System design interviews

Can anyone give me a proper explanation on the differences between document and column databases and what their use cases might be? Additionally, when every DB is tunable, (Cassandra is leaderless AP by default but could be made CP consistency tuning, vice versa for MongoDB), how do you properly vet a database solution on a system design interview. Even on YouTube system design vids, they’ll say things like “we should use dynamodb because it’s a hosted solution managed by AWS, which we are already using since I said S3 earlier”. How do folks make decisions between different noSQL dBs in their system design interviews?

Apple re:Desu Apr 6

- “Document DB” doesn’t actually mean much in terms of system design trade-offs, it’s more of a schema-on-read vs. schema-on-write term, and isn’t super consequential - idk what “column nodal databases” means, but “wide column” vs “column-oriented” vs “columnar” is stupendously confusing terminology — I think you’re referring to cassandra’s “wide column”. I don’t think it actually necessarily supports more columns than DynamoDB but it likely supports more secondary indexes than DynamoDB… DynamoDB can only handle up to around 30 secondary indexes. Another important piece is transaction support… you might be able to get CP with cassandra, but its transactions are actually pretty sh*t. In all honesty, unless you start memorizing what does snd doesn’t support r-trees, inverted indexes, and B-trees vs LSM-trees, then all of the following are basically equivalent: - DynamoDB - Cassandra - MongoDB - ElasticSearch - Riak Pro-tip 1: basically nobody uses MongoDB or riak rn (although the CRDTs in riak are cool af) you’d have to spin it up and manage it yourself, like cassandra Pro-tip 2: you’ll look foolish and rather junior if you actually use redis for anything beyond caching.

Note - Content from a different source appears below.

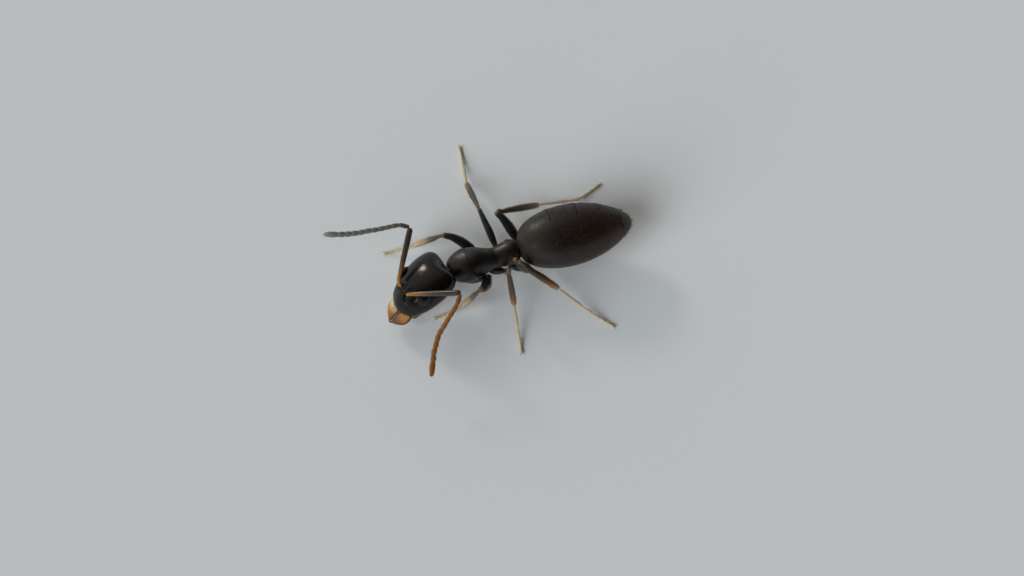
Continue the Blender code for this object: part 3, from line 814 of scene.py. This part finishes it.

I’ll admit the CRDT support is cool and it really does support an incredible variety of features, but it can’t do linearizable transactions and I just don’t trust the durability. I trust more mature solutions like postgreSQL and kafka for all the wild extra crap it does. If you’re feeling ready to dive into that advanced indexing choices stuff, I made the following which lists what index to use when and which DB solution supports each: https://youtu.be/Qhc8gFF2qS8?si=ahNSNDIHMtIMefd6

Meta spizle Apr 6

Maybe you mean column oriented vs row oriented? I don't think "nodal" is a thing

Capital One bank$y! OP Apr 7

Sorry idk why I wrote nodal I definitely just meant to say “columnar” db, but as one of the commenters pointed out, there’s a number of different types of “column” oriented databases

Apple re:Desu Apr 7

“columnar” typically refers to a trick done in OLAP / data warehouses, where you get a lot of full table scans. It’s where you store the columns on disk in the way that you’d normally store the rows. I think parquet files for trino/presto do this, as well as BigQuery/Dremel I don’t think secondary indexes are usually added, so it’s really bad for OLTP use cases

Meta spizle Apr 7

Let's say you have a table: ID fname lname dob 1 Jon Smith Jan 1 2000 2 Bob burgers Jan 2 2002 3 Bart Simpson Jan 3 2003 Row oriented is laid out on disk exactly like the above. If your fname and lname are each, say, char(20) and ints and dates each take 4 bytes then row length might be, say, 48 bytes. to get record 2 you seek in the file to bytes offset 48, read the next 48 bytes, and that gives you the full set of data for row 2. In column oriented, you store all of the IDs and then all of the fnames and then all of the lnames etc. If you want all the data for 2. Then you have to offset first 4 bytes into the ID column then 20 bytes into the fname column then 20 bytes into the lname column then 4 bytes into the dob column. That'd going to be pretty inefficient on disk. But say you want all the fnames that start with the letter B, in a large table column oriented will be more efficient to scan since it stores that column separately.